BWW Reviews: Rioult Dance Explores the Relationship Between Dance and Music
Rioult Dance New York, Manhattan School of Music, Pascal Rioult, Jane Sato, Tara Simoncic, Anastasia Soroczynski
Almost every choreographer attempts to address the relationship between the bedfellows of dance and music. The results of these examinations have had varying degrees of success. Bach Dances with Live Music was presented as a partnership between the two art forms by featuring Rioult Dance New York and students from the Manhattan School of Music. The program consisted of three works, Views of the Fleeting World; City; and Celestial Tides, all set to music by J. S. Bach. This evening, though this program had been performed before, was the first time that it was set to live music in its entirety.

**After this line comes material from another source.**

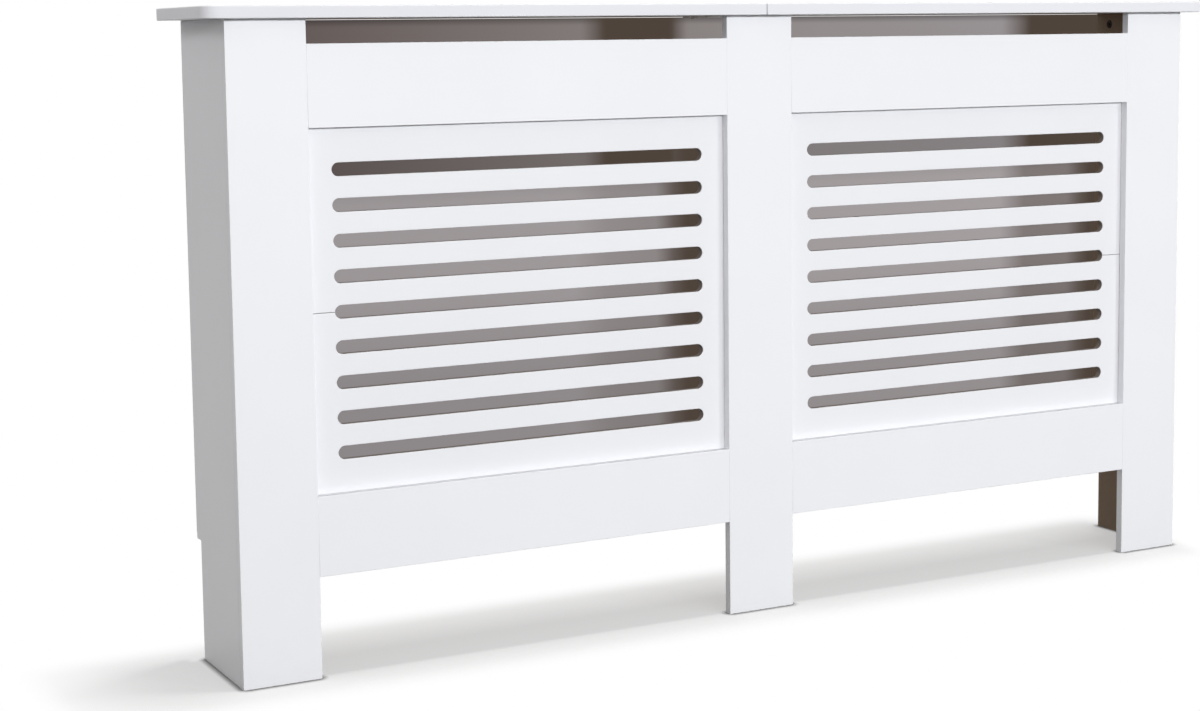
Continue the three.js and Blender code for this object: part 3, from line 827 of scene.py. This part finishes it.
SHADE_TONE = (0.078, 0.058, 0.045)
FIRST_SLOT = ((578, 0), (594, 1))
OUTLET = ((690, 0), (710, 1))
DIM = ((330, 0.80), (450, 1), (560, 1), (600, 0.76), (690, 0.76), (710, 1), (790, 1), (799, 0.5))


def greys(stops):
    return [(place, (grey, grey, grey)) for place, grey in stops]


def card_material():
    made, tree = material("card_in_shade")
    at = node(tree, "SeparateXYZ", Vector=node(tree, "TexCoord").outputs["Object"])
    across = maprange(tree, at.outputs["X"], (-CARD_X, CARD_X), (0.0, 1.0))
    up = maprange(tree, at.outputs["Z"], (TONES_FROM * MM, TONES_TO * MM), (0.0, 1.0))

    def over_width(stops):
        return ramp(tree, across, [((x * MM + CARD_X) / (2 * CARD_X), colour) for x, colour in stops])

    def over_height(stops):
        span = TONES_TO - TONES_FROM
        return ramp(tree, up, [((z - TONES_FROM) / span, grey) for z, grey in greys(stops)])

    slot_shade, outlet_shade = over_width(greys(SLOT_SHADE)), over_width(greys(OUTLET_SHADE))
    first_slot, outlet = over_height(FIRST_SLOT), over_height(OUTLET)
    deeper = mix_colour(tree, 1.0, slot_shade, outlet_shade, "LIGHTEN")
    shade = mix_colour(tree, first_slot, slot_shade, deeper)
    shade = mix_colour(tree, outlet, shade, outlet_shade)
    lit = mix_colour(tree, first_slot, over_width(SLOT_TONES), over_width(OUTLET_TONES))
    lit = mix_colour(tree, 1.0, lit, over_height(DIM), "MULTIPLY")
    tone = mix_colour(tree, shade, lit, (*SHADE_TONE, 1))

    # the card glows: its light and shade are painted, and it takes no light from the lamps
    front = node(tree, "Emission", Color=tone, Strength=1.0).outputs["Emission"]
    behind = node(tree, "NewGeometry").outputs["Backfacing"]
    show(tree, mix_shader(tree, behind, front, node(tree, "BsdfTransparent").outputs["BSDF"]))
    return made


card = sheet("backing_card", [(-CARD_X, CARD_Y, CARD_BOTTOM), (CARD_X, CARD_Y, CARD_BOTTOM),
                              (CARD_X, CARD_Y, CARD_TOP), (-CARD_X, CARD_Y, CARD_TOP)], card_material())
card.visible_shadow = False
card.visible_diffuse = False

WORLD_LIGHT = (1.0, 0.975, 0.955)
WORLD_STRENGTH = 0.54

world = bpy.data.worlds.new("studio")
bpy.context.scene.world = world
world.use_nodes = True
sky = world.node_tree
sky.nodes.clear()
lighting = node(sky, "Background", Color=(*WORLD_LIGHT, 1), Strength=WORLD_STRENGTH).outputs["Background"]
backdrop = node(sky, "Background", Color=(1, 1, 1, 1), Strength=1.0).outputs["Background"]
seen = seen_by(sky, "Is Camera Ray", "Is Transmission Ray", "Is Glossy Ray")
show(sky, mix_shader(sky, seen, lighting, backdrop), "OutputWorld")

# ------------------------------------------------------------ lamps
COOL = (0.99, 1.0, 1.01)


def area(name, at, to, size, power, colour=(1, 1, 1), mirrored=False, only=(), but=()):
    """A rectangular lamp. mirrored: whether the satin boards mirror it. It lights the objects in only, or
    everything but those in but."""
    lamp = bpy.data.lights.new(name, "AREA")
    lamp.shape = "RECTANGLE"
    lamp.size, lamp.size_y = size
    lamp.energy = power
    lamp.color = colour
    placed = bpy.data.objects.new(name, lamp)
    placed.location = at
    placed.rotation_euler = (Vector(to) - Vector(at)).to_track_quat("-Z", "Y").to_euler()
    placed.visible_glossy = mirrored
    bpy.context.scene.collection.objects.link(placed)
    if only or but:
        group = bpy.data.collections.new("linked to " + name)
        for other in (*only, *but):
            group.objects.link(other)
        for entry in group.collection_objects:
            entry.light_linking.link_state = "INCLUDE" if only else "EXCLUDE"
        placed.light_linking.receiver_collection = group


# the shelf has a copy of the key lamp that it doesn't mirror, or its top would clip to white from behind
shelves = [bpy.data.objects["shelf_left_fine"], bpy.data.objects["shelf_right_fine"]]
KEY = {"at": (-0.30, -4.90, 1.47), "to": (0.0, 0, 0.45), "size": (4.2, 0.3), "power": 142, "colour": COOL}
area("key", **KEY, mirrored=True, but=shelves)
area("key_on_shelf", **KEY, only=shelves)
area("right", at=(3.10, -4.70, 1.50), to=(0.3, 0, 0.45), size=(1.0, 0.5), power=68, colour=COOL)
area("left", at=(-2.20, 0.05, 1.75), to=(-0.73, 0, 0.6), size=(0.5, 0.5), power=4.6)
area("back", at=(0.60, 4.50, 1.30), to=(0, 0, 0.45), size=(2.4, 1.0), power=60, but=[floor])
area("top", at=(0.95, -0.07, 8.5), to=(0, 0, 0), size=(1.9, 0.63), power=110)
area("floor_only", at=(0.95, -0.03, 8.5), to=(0, 0, 0), size=(1.9, 0.38), power=610, only=[floor])

# ------------------------------------------------------------ camera
# The camera looks from the left, from a little below the shelf. A small shift does a part of what the
# photograph's crop does, and a slight tilt down does the rest.
LENS_PX, PHOTO_WIDTH_PX, SENSOR_MM = 2143.4, 1200, 36
SHIFT_Y = -0.08
YAW, PITCH, ROLL = 27.7045, 5.8908, -0.7075
CAMERA_AT = (-1.50923, -2.48957, 0.77202)
NEAREST, FARTHEST = 0.05, 200

lens = bpy.data.cameras.new("camera")
lens.sensor_fit = "HORIZONTAL"
lens.sensor_width = SENSOR_MM
lens.lens = LENS_PX * SENSOR_MM / PHOTO_WIDTH_PX
lens.shift_y = SHIFT_Y
lens.clip_start = NEAREST
lens.clip_end = FARTHEST
camera = bpy.data.objects.new("camera", lens)
bpy.context.scene.collection.objects.link(camera)
yaw, pitch, roll = (math.radians(v) for v in (YAW, PITCH, ROLL))
level = Vector((math.cos(yaw), -math.sin(yaw), 0))
ahead = Vector((math.sin(yaw) * math.cos(pitch), math.cos(yaw) * math.cos(pitch), -math.sin(pitch)))
upright = level.cross(ahead)
right = level * math.cos(roll) + upright * math.sin(roll)
top = upright * math.cos(roll) - level * math.sin(roll)
turn = Matrix((right, top, -ahead)).transposed().to_4x4()
camera.matrix_world = Matrix.Translation(CAMERA_AT) @ turn
bpy.context.scene.camera = camera
bpy.context.scene.view_settings.view_transform = "Standard"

The aesthetic of Pascal Rioult, Rioult Dance's choreographer and artistic director, remained consistent throughout the program, and there was little variety in the style of the three pieces. Nevertheless, Rioult's choreography was beautiful and entertaining. Rioult studied and performed under the legendary Martha Graham and her influence was present throughout the performance, as well as a consistent classical aesthetic. Grahm's maxim of contract and release established the Rioult's theme of dichotomies. Fast and flicking movements were immediately contrasted with slow and graceful ones. Dancers crumpled onto one another, reached out to the audience and the heavens through extensions, and then turned in top of one another. The disparity of the sexes was also a central theme. Male performers explored the athleticism and animalistic tendencies of the human body, while the women's movements were long, sensual, and graceful. The dancers were at their best when dancing individually, as it exhibited their extreme precision. Company member Jane Sato shone above the rest. She was featured prominently throughout all three pieces and was wonderful to watch. She was able to fill the stage through movements in her solo but also commanded attention in her duets and group roles. Sato demonstrably enjoyed the choreography, as the joy seemed to radiate from the tips of her toes. She is Rioult's dancer to watch.